Key takeaways from scaling:
- Start small: instrument one stage, iterate, then expand.
- Define clear success criteria before launching an experiment.
- Automate approval only after you have a risk model you trust.
- Make the data visible to the whole team, not just SREs.
- Continuously revisit metrics; what mattered yesterday may be irrelevant tomorrow.
By turning the CI pipeline into a telemetry-driven experiment platform, we reclaimed developer time, improved code quality, and set a foundation for future AI-augmented workflows.
Frequently Asked Questions
Q: How much effort does it take to add OpenTelemetry to an existing CI pipeline?

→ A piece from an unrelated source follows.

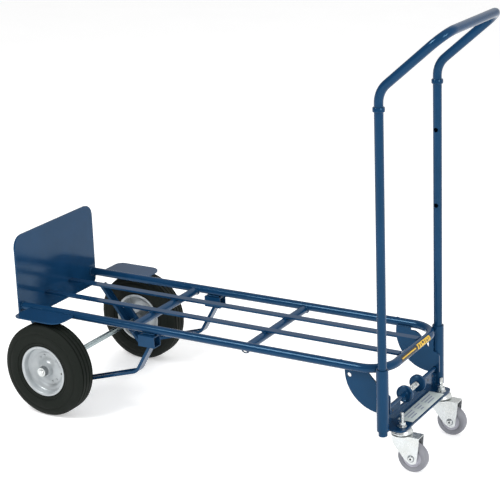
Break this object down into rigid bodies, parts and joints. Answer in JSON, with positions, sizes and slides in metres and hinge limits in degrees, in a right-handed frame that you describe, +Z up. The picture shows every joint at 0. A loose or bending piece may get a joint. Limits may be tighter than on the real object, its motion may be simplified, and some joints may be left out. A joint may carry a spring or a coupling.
{
  "type": "convertible hand truck",
  "caption": "Folding two-way hand truck: tube frame with toe plate, pneumatic-style wheels, swivel casters and a telescoping handle.",
  "frame": {"origin": "on the floor, at the middle of the footprint box, truck in platform position", "axes": "+X along the deck from the toe plate to the handle, +Y across the deck, +Z up"},
  "size_m": [1.2674, 0.53, 1.1029],
  "materials": {
    "blue_enamel": "gloss",
    "zinc_plate": "satin",
    "tyre_rubber": "matte",
    "rim_paint": "satin",
    "grey_rubber": "matte",
    "hub_plastic": "satin"
  },
  "bodies": {
    "frame": {"frame_loop": "blue_enamel", "cross_tube_1": "blue_enamel", "cross_tube_2": "blue_enamel", "deck_bar_near": "blue_enamel", "deck_bar_far": "blue_enamel", "toe_plate": "blue_enamel", "wheel_guard_near": "blue_enamel", "wheel_guard_far": "blue_enamel", "axle_strut_near": "blue_enamel", "axle_strut_far": "blue_enamel", "handle_guide_near": "blue_enamel", "handle_guide_far": "blue_enamel", "latch_plate_near": "blue_enamel", "latch_plate_far": "blue_enamel", "pivot_bolt_near": "zinc_plate", "pivot_bolt_far": "zinc_plate", "axle": "zinc_plate", "axle_spacer_near": "zinc_plate", "axle_spacer_far": "zinc_plate", "axle_cap_near": "zinc_plate", "axle_cap_far": "zinc_plate"},
    "big_wheel_near": {"tyre_near": "tyre_rubber", "wheel_rim_near": "rim_paint", "wheel_hub_near": "zinc_plate"},
    "big_wheel_far": {"tyre_far": "tyre_rubber", "wheel_rim_far": "rim_paint", "wheel_hub_far": "zinc_plate"},
    "handle_base": {"sleeve_near": "blue_enamel", "sleeve_far": "blue_enamel", "caster_bracket": "blue_enamel", "caster_stem_near": "zinc_plate", "caster_stem_far": "zinc_plate", "stem_nut_near": "zinc_plate", "stem_nut_far": "zinc_plate", "latch_spring": "zinc_plate"},
    "latch_near": {"latch_rod_near": "blue_enamel", "latch_grip_near": "blue_enamel"},
    "latch_far": {"latch_rod_far": "blue_enamel", "latch_grip_far": "blue_enamel"},
    "handle": {"handle_tube_near": "blue_enamel", "handle_tube_far": "blue_enamel", "handle_collar_near": "blue_enamel", "handle_collar_far": "blue_enamel", "handle_loop": "blue_enamel"},
    "caster_swivel_near": {"caster_fork_near": "zinc_plate", "caster_bolt_near": "zinc_plate", "caster_nut_near": "zinc_plate"},
    "caster_wheel_near": {"caster_tread_near": "grey_rubber", "caster_hub_near": "hub_plastic"},
    "caster_swivel_far": {"caster_fork_far": "zinc_plate", "caster_bolt_far": "zinc_plate", "caster_nut_far": "zinc_plate"},
    "caster_wheel_far": {"caster_tread_far": "grey_rubber", "caster_hub_far": "hub_plastic"}
  },
  "joints": [
    {"name": "handle_fold", "type": "hinge", "parent": "frame", "child": "handle_base", "pos_m": [0.44775, 0, 0.246], "axis": [0, 1, 0], "range_deg": [0, 90]},
    {"name": "handle_slide", "type": "slide", "parent": "handle_base", "child": "handle", "axis": [0, 0, 1], "range_m": [-0.627, 0]},
    {"name": "latch_near_slide", "type": "slide", "parent": "handle_base", "child": "latch_near", "axis": [0, -1, 0], "range_m": [0, 0.015]},
    {"name": "latch_far_slide", "type": "slide", "parent": "handle_base", "child": "latch_far", "axis": [0, 1, 0], "range_m": [0, 0.015]},
    {"name": "big_wheel_near_spin", "type": "hinge", "parent": "frame", "child": "big_wheel_near", "pos_m": [-0.50225, -0.224, 0.1285], "axis": [0, 1, 0], "continuous": true},
    {"name": "big_wheel_far_spin", "type": "hinge", "parent": "frame", "child": "big_wheel_far", "pos_m": [-0.50225, 0.224, 0.1285], "axis": [0, 1, 0], "continuous": true},
    {"name": "caster_near_swivel", "type": "hinge", "parent": "handle_base", "child": "caster_swivel_near", "pos_m": [0.48775, -0.118, 0.095], "axis": [0, 0, 1], "continuous": true},
    {"name": "caster_near_spin", "type": "hinge", "parent": "caster_swivel_near", "child": "caster_wheel_near", "pos_m": [0.51775, -0.118, 0.038], "axis": [0, 1, 0], "continuous": true},
    {"name": "caster_far_swivel", "type": "hinge", "parent": "handle_base", "child": "caster_swivel_far", "pos_m": [0.48775, 0.118, 0.095], "axis": [0, 0, 1], "continuous": true},
    {"name": "caster_far_spin", "type": "hinge", "parent": "caster_swivel_far", "child": "caster_wheel_far", "pos_m": [0.51775, 0.118, 0.038], "axis": [0, 1, 0], "continuous": true}
  ]
}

A: The initial effort is usually a few days. You need to add a collector, instrument each stage with a lightweight SDK, and configure a metrics backend. The biggest cost is cultural - getting teams to treat the data as a product rather than an after-thought.

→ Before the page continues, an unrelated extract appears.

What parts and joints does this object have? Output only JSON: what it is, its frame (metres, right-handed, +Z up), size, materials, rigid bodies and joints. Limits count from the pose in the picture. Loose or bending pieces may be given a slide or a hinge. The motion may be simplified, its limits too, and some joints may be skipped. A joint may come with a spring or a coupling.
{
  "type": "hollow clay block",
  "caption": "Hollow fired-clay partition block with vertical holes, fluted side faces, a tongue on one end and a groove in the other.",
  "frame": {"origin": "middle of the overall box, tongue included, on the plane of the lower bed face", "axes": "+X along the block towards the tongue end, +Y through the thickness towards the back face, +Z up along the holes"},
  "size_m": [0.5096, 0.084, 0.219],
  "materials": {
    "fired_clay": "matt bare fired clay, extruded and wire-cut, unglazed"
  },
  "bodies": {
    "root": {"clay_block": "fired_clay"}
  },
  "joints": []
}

Q: Can auto-approval be safely used for security scans?
A: Yes, if you build a risk model that incorporates severity scores, false-positive rates, and team trust levels. The model should be tuned on historical data and validated before enabling full automation.
Q: What metrics are most useful for measuring dev-productivity in CI?
A: Key metrics include average build duration, failure rate, manual approval wait time, developer idle time, and build-to-merge time. Combining these gives a holistic view of pipeline efficiency and developer friction.
Q: How do telemetry-driven experiments differ from traditional A/B testing?
A: In CI, experiments run on every commit rather than a subset of users, and the success criteria focus on latency, failure rates, and defect leakage. The feedback loop is automated, allowing instant promotion or rollback.
Q: Is there a risk of over-optimizing for speed at the expense of quality?
A: Absolutely. That’s why every experiment includes a quality guard - typically defect leakage or post-release bug count. If quality degrades, the auto-approval engine rejects the change, even if it speeds up the pipeline.